ロレックス/ オイスター パーペチュアル デイトジャスト

OYSTER PERPETUAL DATEJUST II [Ref.116300]
ケース径を拡大した最新バリエーション

オイスター パーペチュアル デイトジャストⅡ Ref.116300

オイスター パーペチュアル デイトジャストⅡ Ref.116300
2012年発表。09年に拡大されたケースの別バージョン。主にベゼルとラグを幅広くしたことで、直径を41mmとしている。時計は厚ぼったく見えるはずだが、ベゼルの造形が良いのか、意匠に違和感はない。Cal.3135にパラクロムヘアスプリングと新しい耐衝撃装置パラフレックスを採用した、Cal.3136を搭載する。自動巻き。31石。2万8800振動/時。パワーリザーブ約48時間。SS。100m防水。68万円。

 長年、デイトジャストは直径36㎜というケースサイズを守り続けてきた。理由は定かでないが、直径28㎜の自動巻きムーブメントには、このサイズが適切だったのだろう。しかしロレックスは、2009年にケースサイズを拡大した「デイトジャストⅡ」を発表した。直径は41㎜となり、ケースの造形もマッシブになった。もっともロレックスのことだから、他社のように、闇雲にケース径を拡大したわけではない。ダイアルもわずかに大きくなり、併せてインデックスも太くなった。ロレックスがきちんとした裏付けを前提に、ケースサイズの拡大に取り組んだことは、強調しておく必要がありそうだ。1990年代後半、ロレックスはブレスレットの設計について、ある特許を取得している。中ゴマと外ゴマの分離が容易な「モジュラー・ユニット」(アメリカ特許6026637)である。これは整備性を考えた設計であったが、かつて緩めに固定されていたコマは、これ以降、頑強に固定されることが通例となった。これは時計師にとってはもちろん、ユーザーにとってはなお歓迎すべき変更であった。以降、直接的な関連はないにせよ、従来のピン固定を採用するデイトジャストⅡなどでも、長期間使用してもガタが出にくくなり、重いヘッド部分にも対応できるようになった。デイトジャストⅡを見ると、バックルもやはり強固である。これもヘッド部分の重量増を考慮したものだ。

 ただし、径が拡大されたケースやダイアルの意匠に対して、針はやや細く短い。デイトジャストと似たサイズの針を用いるからである。駆動トルクにマージンを取るロレックスは、いたずらに針を大きくしたくなかったのだろう。理屈は分かるが、もう少しの長さと幅が改善されたら、デイトジャストⅡはより改善された意匠を持ったに違いない。

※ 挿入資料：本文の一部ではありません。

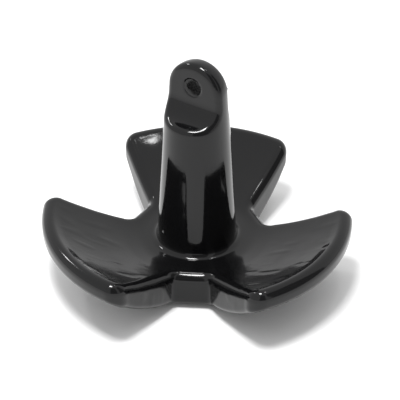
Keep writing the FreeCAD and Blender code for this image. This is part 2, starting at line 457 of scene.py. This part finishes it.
def add_range(tree, value, start, end):
    """A value between two limits carried to another pair, each given as (from, to)."""
    spread = tree.nodes.new("ShaderNodeMapRange")
    spread.inputs["From Min"].default_value = start[0]
    spread.inputs["To Min"].default_value = start[1]
    spread.inputs["From Max"].default_value = end[0]
    spread.inputs["To Max"].default_value = end[1]
    tree.links.new(value, spread.inputs["Value"])
    return spread.outputs["Result"]


def add_bump(tree, height, strength, distance):
    """A bump node that reads a height pattern."""
    bump = tree.nodes.new("ShaderNodeBump")
    bump.inputs["Strength"].default_value = strength
    bump.inputs["Distance"].default_value = distance
    tree.links.new(height, bump.inputs["Height"])
    return bump


def add_eye_mask(tree):
    """1 in a ball that holds most of the eye's bore, fading to 0 in a larger one."""
    place = tree.nodes.new("ShaderNodeTexCoord")
    distance = tree.nodes.new("ShaderNodeVectorMath")
    distance.operation = "DISTANCE"
    distance.inputs[1].default_value = EYE_MASK_CENTRE
    tree.links.new(place.outputs["Object"], distance.inputs[0])
    inner = (EYE_MASK_INNER * MM, 1.0)
    outer = (EYE_MASK_OUTER * MM, 0.0)
    return add_range(tree, distance.outputs["Value"], inner, outer)


def vinyl_roughness(tree, near_eye):
    """Patchy gloss, much duller in the eye, where the vinyl is rough."""
    gloss = add_range(tree, add_noise(tree, 22.0, 5.0), (0.35, 0.07), (0.7, 0.13))
    duller = tree.nodes.new("ShaderNodeMath")
    duller.operation = "MULTIPLY_ADD"
    duller.inputs[1].default_value = 0.55
    tree.links.new(near_eye, duller.inputs[0])
    tree.links.new(gloss, duller.inputs[2])
    return duller.outputs["Value"]


def vinyl_normal(tree, near_eye):
    """A faint orange peel all over, with deep pits in the eye."""
    peel = add_bump(tree, add_noise(tree, 260.0, 2.0), 0.25, 0.00012)
    pitted = tree.nodes.new("ShaderNodeMath")
    pitted.operation = "MULTIPLY"
    tree.links.new(add_noise(tree, 520.0, 2.0), pitted.inputs[0])
    tree.links.new(near_eye, pitted.inputs[1])
    pits = add_bump(tree, pitted.outputs["Value"], 1.0, 0.0016)
    tree.links.new(peel.outputs["Normal"], pits.inputs["Normal"])
    return pits.outputs["Normal"]


def vinyl_material():
    """Glossy black dip-moulded vinyl."""
    material, tree, shader = new_material("gloss_black_vinyl")
    shader.inputs["Base Color"].default_value = (0.003, 0.003, 0.0033, 1)
    shader.inputs["IOR"].default_value = 1.385
    near_eye = add_eye_mask(tree)
    tree.links.new(vinyl_roughness(tree, near_eye), shader.inputs["Roughness"])
    tree.links.new(vinyl_normal(tree, near_eye), shader.inputs["Normal"])
    return material


def iron_material():
    """Bare sand-cast iron, for the casting inside the coat."""
    material, tree, shader = new_material("as_cast_iron")
    shader.inputs["Metallic"].default_value = 1.0
    shader.inputs["Roughness"].default_value = 0.62
    grain = add_noise(tree, 320.0, 6.0)
    tone = tree.nodes.new("ShaderNodeValToRGB")
    tone.color_ramp.elements[0].color = (0.07, 0.066, 0.062, 1)
    tone.color_ramp.elements[1].color = (0.19, 0.185, 0.18, 1)
    tree.links.new(grain, tone.inputs["Fac"])
    tree.links.new(tone.outputs["Color"], shader.inputs["Base Color"])
    bump = add_bump(tree, grain, 0.6, 0.0004)
    tree.links.new(bump.outputs["Normal"], shader.inputs["Normal"])
    return material


def floor_material():
    """Plain white studio floor."""
    material, _, shader = new_material("studio_white")
    shader.inputs["Base Color"].default_value = (0.9, 0.9, 0.9, 1)
    shader.inputs["Roughness"].default_value = 0.8
    shader.inputs["Specular IOR Level"].default_value = 0.1
    return material


def glow_material(name, level):
    """A plain surface of one brightness."""
    material, tree, shader = new_material(name)
    tree.nodes.remove(shader)
    glow = tree.nodes.new("ShaderNodeEmission")
    glow.inputs["Color"].default_value = (1, 1, 1, 1)
    glow.inputs["Strength"].default_value = level
    result = tree.nodes["Material Output"]
    tree.links.new(glow.outputs["Emission"], result.inputs["Surface"])
    return material


# ---------------------------------------------------------------- the studio
def add_floor():
    """A large plain floor under the anchor."""
    mesh = bpy.data.meshes.new("floor")
    corners = []
    for x, y in ((-1, -1), (1, -1), (1, 1), (-1, 1)):
        corners.append((x * FLOOR_REACH, y * FLOOR_REACH, -FLOOR_DROP))
    mesh.from_pydata(corners, [], [(0, 1, 2, 3)])
    result = new_object("floor", mesh)
    mesh.materials.append(floor_material())


def add_panel(name, place, target, size, power):
    """A soft rectangular light that faces a target."""
    light = bpy.data.lights.new(name, "AREA")
    light.shape = "RECTANGLE"
    light.size, light.size_y = size
    light.energy = power
    lamp = bpy.data.objects.new(name, light)
    bpy.context.scene.collection.objects.link(lamp)
    lamp.location = place
    aim = Vector(target) - Vector(place)
    lamp.rotation_mode = "QUATERNION"
    lamp.rotation_quaternion = aim.to_track_quat("-Z", "Y")


def add_world(level):
    """Even white surroundings, as in a light tent."""
    world = bpy.data.worlds.new("tent")
    bpy.context.scene.world = world
    world.use_nodes = True
    background = world.node_tree.nodes["Background"]
    background.inputs["Color"].default_value = (1, 1, 1, 1)
    background.inputs["Strength"].default_value = level


def add_screen(name, azimuths):
    """A curved screen round the anchor, between two azimuths (0 is the front, + right)."""
    corners = []
    elevation_steps = np.radians(np.linspace(0, SCREEN_TOP, 5))
    azimuth_steps = np.radians(np.linspace(azimuths[0], azimuths[1], 9))
    for elevation in elevation_steps:
        for azimuth in azimuth_steps:
            flat = SCREEN_REACH * math.cos(elevation)
            height = SCREEN_FOOT + SCREEN_REACH * math.sin(elevation)
            corners.append((flat * math.sin(azimuth), -flat * math.cos(azimuth), height))
    mesh = bpy.data.meshes.new(name)
    mesh.from_pydata(corners, [], grid_faces(len(elevation_steps), len(azimuth_steps)))
    mesh.materials.append(glow_material(name, SCREEN_LEVEL))
    new_object(name, mesh)


def add_lights():
    """Grey screens in front and at the right, a softbox overhead, and two small lamps."""
    centre = (0, 0, 0.05)
    add_screen("room_front", (-8, 35))
    add_screen("room_right", (53, 98))
    add_panel("front_top", (-0.20, -0.40, 1.8), centre, (0.42, 0.42), 28)
    add_panel("ceiling", (0.40, 0.20, 1.5), centre, (0.10, 0.10), 1.0)
    add_panel("back_lamp", (-1.02, 0.59, 1.15), centre, (0.14, 0.14), 2.4)


def add_camera():
    """The camera, at the angle from which the anchor is seen."""
    turn = math.radians(4.5)
    elevation = math.radians(35.86)
    distance = 1.597
    aside = 0.0026
    height = 0.0695
    target = Vector((aside * math.cos(turn), aside * math.sin(turn), height))
    back = Vector((math.sin(turn) * math.cos(elevation),
                   -math.cos(turn) * math.cos(elevation),
                   math.sin(elevation)))
    data = bpy.data.cameras.new("camera")
    data.sensor_width = 36.0
    data.lens = 169.7
    camera = bpy.data.objects.new("camera", data)
    bpy.context.scene.collection.objects.link(camera)
    camera.location = target + back * distance
    roll = Matrix.Rotation(math.radians(-0.05), 4, "Z")
    facing = (-back).to_track_quat("-Z", "Y").to_matrix().to_4x4() @ roll
    camera.rotation_mode = "QUATERNION"
    camera.rotation_quaternion = facing.to_quaternion()
    data.clip_start = 0.05
    data.clip_end = 30.0
    bpy.context.scene.camera = camera


# ---------------------------------------------------------------- assembly
def build():
    """Everything in the scene."""
    vinyl = vinyl_material()
    skin = vinyl_skin()
    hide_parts("vinyl_coat")
    for piece in (skin, eye_film()):
        piece.data.materials.clear()
        piece.data.materials.append(vinyl)
        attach(piece, "root")
    iron = iron_material()
    for name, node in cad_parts.items():
        if name.startswith("iron"):
            for index in range(len(node.material_slots)):
                node.material_slots[index].material = iron
    add_floor()
    add_world(TENT_LEVEL)
    add_lights()
    add_camera()
    settings = bpy.context.scene.view_settings
    settings.view_transform = "Standard"


build()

(左上)サンレイ仕上げを施したダイアル。太くなったインデックスと併せて、視認性はかなり高い。(右上)現行のデイトジャストに同じく、ケースとフラッシュフィットの間隔は完璧に詰められた。他社には決して模倣できないディテールである。(中)ケースサイド。風防とベゼルの段差も、デイトジャストに比べてなお詰められた。理由はおそらく、装着感のさらなる改善だろう。(左下)ケースサイドとラグ。やや尖り気味のデイトジャストに対して、デイトジャストⅡのラグは、先端で急激に落ちるような形状となっている。拡大されたケース形状に対応して、腕なじみをより良くするための配慮。現行のロレックスらしく、ポリッシュ仕上げの精度は非常に高い。(右下)新しいバックル。コンシールドタイプではないが、基本的な構造は同じ。王冠を引くのではなく、バックルの先端部分を引き上げて開閉する。かなり重厚なバックルだが、爪がかりが良く開閉は容易だ。また左右の遊びのなさも特筆に値する。当然ながら、イージーリンクが搭載されており、ブレスレットの微調整も可能である。